Embrace Your Choices
Take a daily walk or a bike ride. Hit the local hiking trail.
Who wants to cook during vacation? The week before vacation make extra food and freeze leftovers for vacation meals. The night before vacation, cut up fruits and vegetables for snacks and put them in mason jars or plastic bags for the week. Layer vegetables in mason jars and top with lettuce, kale and spinach for grab and go salads during the day or a quick salad with dinner. If you decide to cook, grill fresh fruits and vegetables in addition to fish and meats. It’s delicious and clean-up is a breeze.
Eat dinner by candlelight and use the good china. All foods taste better when they are presented well - even Oreos taste better served on a fancy dessert plate. Uncork that bottle of wine you’ve been saving and enjoy. Sit on your deck or your front porch and watch the sunset.
Work in your yard and create a beautiful garden or declutter a room in your house. Work a jigsaw puzzle, master Sudoku or play your favorite video game. Read a classic or a trashy romance novel.

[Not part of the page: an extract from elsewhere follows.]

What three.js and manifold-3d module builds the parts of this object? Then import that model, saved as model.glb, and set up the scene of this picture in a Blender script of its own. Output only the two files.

Plan a day of home pampering. Soak in the tub, give yourself a facial and paint your nails. Lie in the sun and savor the sensation of doing absolutely nothing or meditate. It’s your party.
If doing nothing seems redundant, consider spending your vacation volunteering. You can read to the elderly, build houses for Habitat for Humanity or volunteer at an animal shelter or soup kitchen. If you want to be of service to your community, be sure to explore these options in advance. Find out what’s needed in your community and how to become a volunteer.
In honor of the new furnace I gifted myself at Christmas and the new brakes I treated myself to at inspection time, my Oreos will be on the fancy dessert plate this year, and I might just become fluent in Finnish. From my staycation to yours – ENJOY!